Sementara tingkat kesetujuan terhadap isu tersebut lebih tinggi di kelompok beragama Islam dan beretnis Betawi dan Minang.
Tingkat kesadaran terhadap isu kebangkitan PKI, kata Sirojudin, relatif lebih tinggi di kelompok pemilih PKS.
Di antara yang aware tersebut, kata Sirojudin, tingkat kesetujuan terhadap isu tersebut lebih tinggi di kelompok pemilih partai NasDem.
"Awareness dan tingkat kesetujuan terhadap isu kebangkitan PKI di kelompok pemilih Prabowo-Sandi terlihat lebih tinggi dibanding pemilih Jokowi-Maruf Amin," kata Sirojudin.

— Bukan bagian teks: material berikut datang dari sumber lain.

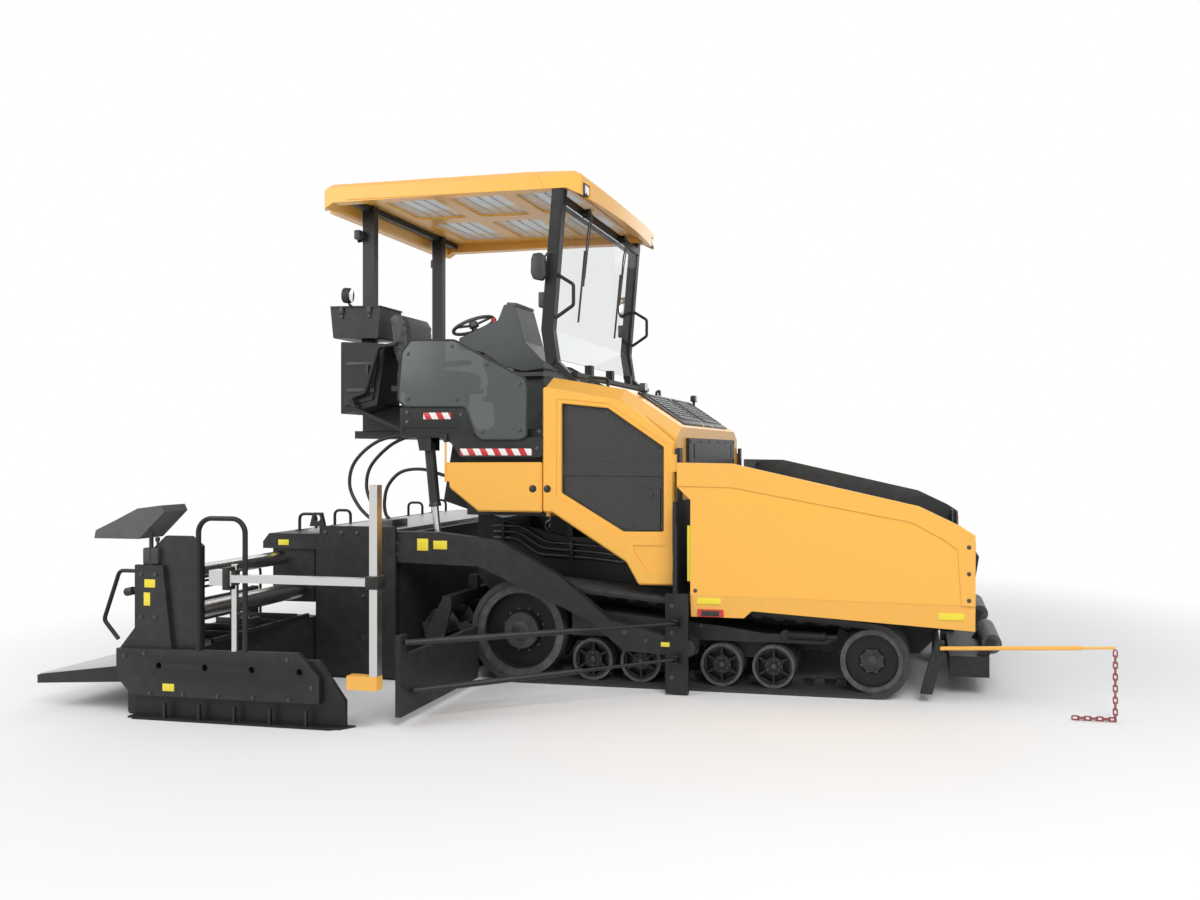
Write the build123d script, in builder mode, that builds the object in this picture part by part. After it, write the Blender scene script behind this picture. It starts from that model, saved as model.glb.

Sementara dari 14 persen yang setuju dengan isu kebangkitan PKI ada 79 persen atau 11 persen dari total populasi yang menilai kebangkitan PKI saat ini sudah menjadi ancaman.
"Dan dari 11 persen yang menilai sudah menjadi ancaman, kata Sirojudin, mayoritas atau 8 persen dari populasi merasa pemerintah kurang atau tidak tegas sama sekali dengan ancaman kebangkitan PKI tersebut," kata Sirojudin.